A promising but controversial area is e-books. While Amazon, the largest online retailer in the United States, reported this spring that sales of e-books exceeded sales of printed books for the first time in history, Russian consumers are also showing an interest in electronic books. Digital copies have already overtaken printed books. Active Internet users can download pirated e-copies of popular books from Web sites without even going to a bookstore. At best, they buy books online. “Currently, there are several online shops that legally sell e-books in Russia, but their share is very small in comparison to the larger ‘pirate’ Internet,” Polyakova said.

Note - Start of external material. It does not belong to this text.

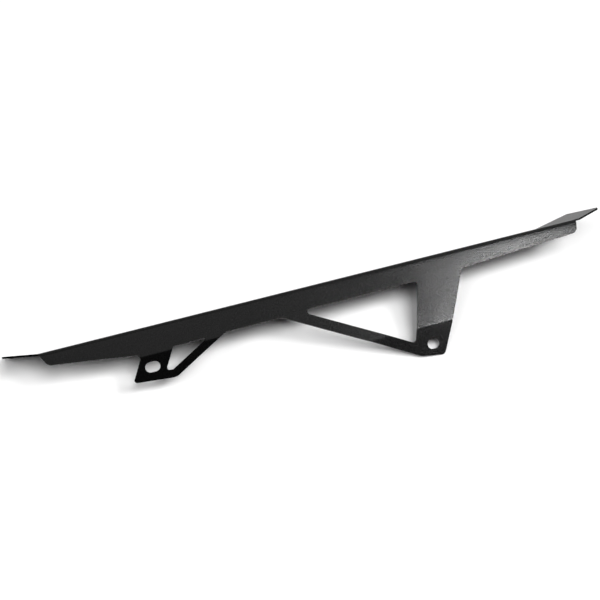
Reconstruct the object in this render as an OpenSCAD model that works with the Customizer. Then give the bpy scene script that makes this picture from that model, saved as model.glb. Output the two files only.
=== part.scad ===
// Motorcycle chain guard: one folded steel sheet, cut as a flat blank and then bent.
// A long flange covers the chain run from above, a leaning web covers it from the side,
// and two tabs folded upright below the web carry the slots for the fixing screws.
// Units are mm. +X runs along the guard from its narrow front end to its rear end,
// +Y points from the web towards the wheel, +Z is up when the guard is fitted.
// The origin is the centre of the rear slot on the tab's inner face.

/* [Sheet] */
// Thickness of the coated sheet
sheet_t = 1.6; // [1.2:0.1:2]
// Inner radius of the long fold between flange and web
bend_r = 2.4; // [1:0.2:3.2]
// Inner radius of the slight folds above the tabs
tab_r = 6; // [2:0.5:8]
// Inner radius of the gentle folds at the two raised ends
kick_r = 4; // [2:0.5:8]

/* [Flange and web] */
// Length of the web along the main fold
web_len = 479.6; // [440:1:520]
// Width of the flange over the chain
flange_w = 52; // [40:1:62]
// Lean of the web from upright, in degrees
web_lean = 11; // [6:0.5:14]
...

“The current audience for e-books in Russia is probably from 10 to 20 percent of the total reading public, and up to 30 percent of young readers aged up to 30. But it doesn’t affect people who don’t read, but watch TV and listen to the radio,” she concluded.

Shipetina believes it is necessary to promote reading on the national level. “One way to do that is to popularize family reading. Books should be presented on social networks and on portals with easy downloading systems; they should be available for sale in cinemas, shopping malls and leisure centers,” she concluded.